== Provided data

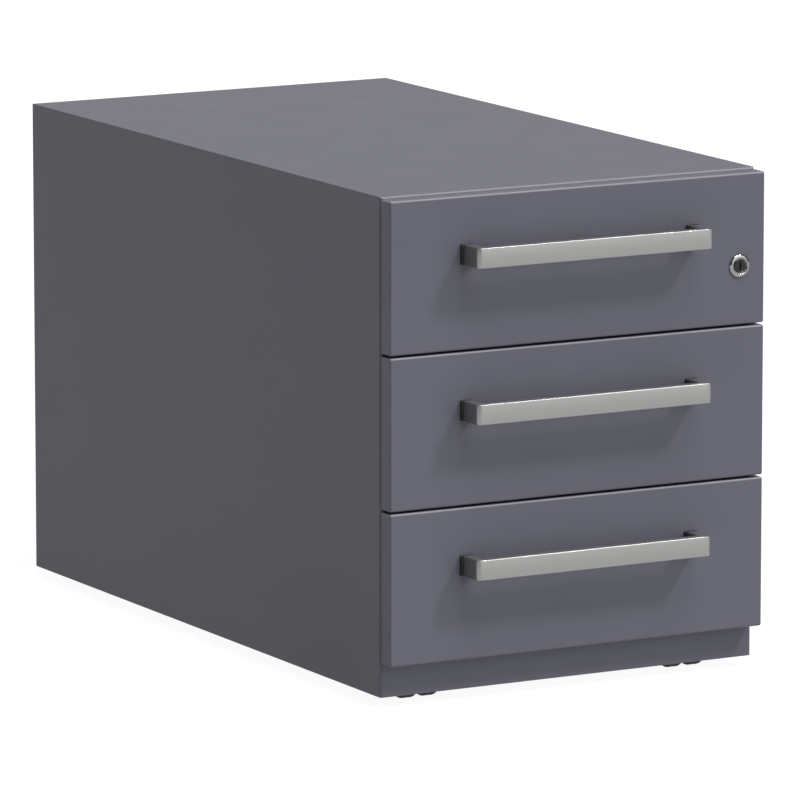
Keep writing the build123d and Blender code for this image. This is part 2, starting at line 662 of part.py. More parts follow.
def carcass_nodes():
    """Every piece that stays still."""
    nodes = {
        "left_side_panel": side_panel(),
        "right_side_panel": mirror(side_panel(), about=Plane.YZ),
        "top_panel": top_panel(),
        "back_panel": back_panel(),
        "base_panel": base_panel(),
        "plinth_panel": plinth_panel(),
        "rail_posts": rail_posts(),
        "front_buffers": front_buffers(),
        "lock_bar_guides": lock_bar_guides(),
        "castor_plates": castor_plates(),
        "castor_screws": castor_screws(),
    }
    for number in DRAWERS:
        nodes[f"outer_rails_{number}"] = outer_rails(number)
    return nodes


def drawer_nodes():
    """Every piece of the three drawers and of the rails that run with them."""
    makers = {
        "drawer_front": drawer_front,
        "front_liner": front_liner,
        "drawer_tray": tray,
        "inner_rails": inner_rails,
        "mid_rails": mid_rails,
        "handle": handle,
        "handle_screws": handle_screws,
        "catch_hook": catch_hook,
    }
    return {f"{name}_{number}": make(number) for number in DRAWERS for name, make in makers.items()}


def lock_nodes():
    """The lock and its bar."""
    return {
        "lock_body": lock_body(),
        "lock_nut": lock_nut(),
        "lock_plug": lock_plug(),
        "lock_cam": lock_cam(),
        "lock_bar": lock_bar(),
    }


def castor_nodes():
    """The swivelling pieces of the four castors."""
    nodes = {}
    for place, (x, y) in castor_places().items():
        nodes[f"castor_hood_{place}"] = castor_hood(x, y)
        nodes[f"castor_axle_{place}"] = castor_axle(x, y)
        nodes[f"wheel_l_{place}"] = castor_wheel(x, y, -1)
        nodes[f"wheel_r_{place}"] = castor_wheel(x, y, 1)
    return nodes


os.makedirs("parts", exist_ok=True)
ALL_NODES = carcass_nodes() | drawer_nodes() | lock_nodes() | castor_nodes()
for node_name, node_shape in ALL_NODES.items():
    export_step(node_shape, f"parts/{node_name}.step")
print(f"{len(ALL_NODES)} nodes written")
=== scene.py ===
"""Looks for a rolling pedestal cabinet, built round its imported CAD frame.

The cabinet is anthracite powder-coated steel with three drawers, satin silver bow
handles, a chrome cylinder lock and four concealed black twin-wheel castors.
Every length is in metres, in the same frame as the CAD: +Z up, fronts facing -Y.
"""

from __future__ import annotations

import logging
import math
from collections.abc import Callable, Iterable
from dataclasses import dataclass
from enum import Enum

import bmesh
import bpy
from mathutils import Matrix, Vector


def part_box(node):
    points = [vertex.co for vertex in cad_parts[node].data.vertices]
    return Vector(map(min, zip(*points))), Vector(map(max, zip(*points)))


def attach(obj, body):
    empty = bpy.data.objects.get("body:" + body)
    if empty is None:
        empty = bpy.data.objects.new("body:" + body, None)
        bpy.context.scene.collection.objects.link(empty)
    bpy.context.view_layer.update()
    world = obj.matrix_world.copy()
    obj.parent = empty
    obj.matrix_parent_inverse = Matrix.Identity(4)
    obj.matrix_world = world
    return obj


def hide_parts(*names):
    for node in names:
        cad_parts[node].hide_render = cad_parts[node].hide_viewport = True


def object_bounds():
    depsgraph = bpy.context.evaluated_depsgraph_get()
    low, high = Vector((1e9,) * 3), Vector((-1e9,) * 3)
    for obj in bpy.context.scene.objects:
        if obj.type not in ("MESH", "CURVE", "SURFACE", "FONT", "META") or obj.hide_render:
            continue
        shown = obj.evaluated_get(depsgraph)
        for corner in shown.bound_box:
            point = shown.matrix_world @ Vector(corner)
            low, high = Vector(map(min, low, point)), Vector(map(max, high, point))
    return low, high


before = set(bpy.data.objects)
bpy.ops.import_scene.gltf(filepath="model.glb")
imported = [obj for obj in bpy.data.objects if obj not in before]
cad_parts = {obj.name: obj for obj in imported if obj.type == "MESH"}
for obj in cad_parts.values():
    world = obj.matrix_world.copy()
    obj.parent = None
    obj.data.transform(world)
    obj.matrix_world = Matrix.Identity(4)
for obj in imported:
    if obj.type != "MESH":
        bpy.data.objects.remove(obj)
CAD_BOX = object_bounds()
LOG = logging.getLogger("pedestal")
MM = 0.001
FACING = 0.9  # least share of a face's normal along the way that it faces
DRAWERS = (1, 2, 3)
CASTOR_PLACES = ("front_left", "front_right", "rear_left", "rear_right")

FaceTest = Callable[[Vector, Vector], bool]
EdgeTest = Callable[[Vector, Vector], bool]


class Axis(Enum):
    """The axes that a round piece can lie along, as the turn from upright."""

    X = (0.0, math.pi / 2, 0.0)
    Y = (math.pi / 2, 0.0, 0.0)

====

Reproduce, without alteration, solely the lines beginning at the line that includes "for node_name, node_shape" and ending at the line that includes "bpy.context.scene.collection.objects.link(empty)", both lines included.

for node_name, node_shape in ALL_NODES.items():
    export_step(node_shape, f"parts/{node_name}.step")
print(f"{len(ALL_NODES)} nodes written")
=== scene.py ===
"""Looks for a rolling pedestal cabinet, built round its imported CAD frame.

The cabinet is anthracite powder-coated steel with three drawers, satin silver bow
handles, a chrome cylinder lock and four concealed black twin-wheel castors.
Every length is in metres, in the same frame as the CAD: +Z up, fronts facing -Y.
"""

from __future__ import annotations

import logging
import math
from collections.abc import Callable, Iterable
from dataclasses import dataclass
from enum import Enum

import bmesh
import bpy
from mathutils import Matrix, Vector


def part_box(node):
    points = [vertex.co for vertex in cad_parts[node].data.vertices]
    return Vector(map(min, zip(*points))), Vector(map(max, zip(*points)))


def attach(obj, body):
    empty = bpy.data.objects.get("body:" + body)
    if empty is None:
        empty = bpy.data.objects.new("body:" + body, None)
        bpy.context.scene.collection.objects.link(empty)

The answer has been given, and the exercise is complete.